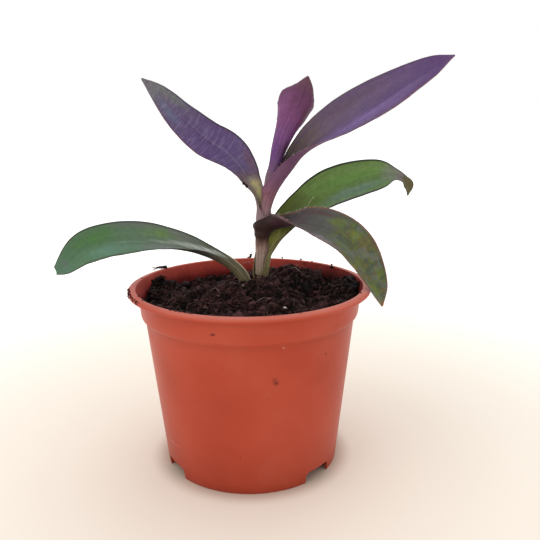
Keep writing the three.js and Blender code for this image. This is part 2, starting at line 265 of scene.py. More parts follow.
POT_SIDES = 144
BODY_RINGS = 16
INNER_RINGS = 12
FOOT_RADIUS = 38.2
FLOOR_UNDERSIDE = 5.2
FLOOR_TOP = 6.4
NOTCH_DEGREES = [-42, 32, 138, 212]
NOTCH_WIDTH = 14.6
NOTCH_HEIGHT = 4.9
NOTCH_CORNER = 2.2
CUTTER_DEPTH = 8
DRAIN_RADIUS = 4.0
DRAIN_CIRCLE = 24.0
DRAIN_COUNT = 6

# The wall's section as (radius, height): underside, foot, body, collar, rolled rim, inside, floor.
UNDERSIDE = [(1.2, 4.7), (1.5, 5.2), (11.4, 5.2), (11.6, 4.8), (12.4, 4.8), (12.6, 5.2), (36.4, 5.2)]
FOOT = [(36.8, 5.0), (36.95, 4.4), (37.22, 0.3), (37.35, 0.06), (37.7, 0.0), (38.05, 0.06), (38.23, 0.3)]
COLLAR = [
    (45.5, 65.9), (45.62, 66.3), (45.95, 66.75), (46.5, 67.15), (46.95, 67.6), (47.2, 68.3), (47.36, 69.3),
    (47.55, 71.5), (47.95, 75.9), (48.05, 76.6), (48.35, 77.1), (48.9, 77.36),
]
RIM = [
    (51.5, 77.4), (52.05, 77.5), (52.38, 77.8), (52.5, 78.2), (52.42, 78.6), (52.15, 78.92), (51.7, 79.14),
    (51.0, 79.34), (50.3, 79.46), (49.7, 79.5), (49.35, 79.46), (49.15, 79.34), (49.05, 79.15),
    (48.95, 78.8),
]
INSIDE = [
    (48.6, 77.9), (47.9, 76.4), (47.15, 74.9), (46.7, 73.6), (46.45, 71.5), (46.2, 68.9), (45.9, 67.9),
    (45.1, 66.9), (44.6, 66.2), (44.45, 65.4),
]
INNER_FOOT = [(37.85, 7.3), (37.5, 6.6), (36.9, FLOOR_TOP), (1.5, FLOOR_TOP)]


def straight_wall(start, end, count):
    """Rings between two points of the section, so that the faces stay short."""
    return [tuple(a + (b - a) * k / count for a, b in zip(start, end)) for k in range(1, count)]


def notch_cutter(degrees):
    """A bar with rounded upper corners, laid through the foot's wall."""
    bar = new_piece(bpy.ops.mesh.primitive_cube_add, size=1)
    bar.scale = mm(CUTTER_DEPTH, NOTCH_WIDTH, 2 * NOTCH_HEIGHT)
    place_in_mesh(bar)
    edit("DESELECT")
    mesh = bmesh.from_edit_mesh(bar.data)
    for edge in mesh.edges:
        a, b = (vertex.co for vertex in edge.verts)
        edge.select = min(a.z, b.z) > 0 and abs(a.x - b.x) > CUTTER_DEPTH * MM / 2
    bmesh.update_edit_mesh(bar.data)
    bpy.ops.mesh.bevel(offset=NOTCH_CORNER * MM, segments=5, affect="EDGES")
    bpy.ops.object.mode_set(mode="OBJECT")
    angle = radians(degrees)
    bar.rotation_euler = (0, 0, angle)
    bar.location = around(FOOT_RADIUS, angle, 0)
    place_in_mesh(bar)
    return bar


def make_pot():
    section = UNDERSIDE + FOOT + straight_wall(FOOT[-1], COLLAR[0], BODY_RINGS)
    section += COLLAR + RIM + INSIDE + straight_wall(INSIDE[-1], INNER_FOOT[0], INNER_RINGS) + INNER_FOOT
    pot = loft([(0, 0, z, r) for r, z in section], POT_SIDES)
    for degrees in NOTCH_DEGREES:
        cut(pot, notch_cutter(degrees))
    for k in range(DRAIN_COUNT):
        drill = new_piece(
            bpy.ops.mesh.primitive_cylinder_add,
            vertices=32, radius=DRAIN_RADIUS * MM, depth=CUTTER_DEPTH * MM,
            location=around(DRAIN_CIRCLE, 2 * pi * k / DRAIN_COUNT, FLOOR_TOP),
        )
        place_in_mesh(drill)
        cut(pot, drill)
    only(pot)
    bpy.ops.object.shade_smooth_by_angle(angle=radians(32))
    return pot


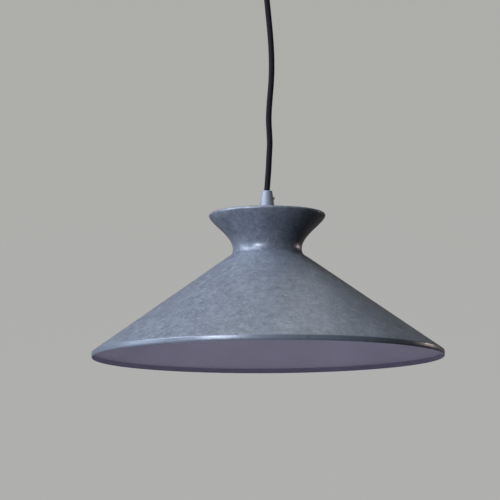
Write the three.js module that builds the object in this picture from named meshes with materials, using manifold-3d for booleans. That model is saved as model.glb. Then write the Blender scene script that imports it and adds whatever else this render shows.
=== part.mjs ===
------------
SET PROBLEM:
In the entries above, how many lines hold the word "with"? State the number and nothing else.

ANSWER FOR THE TASK:
2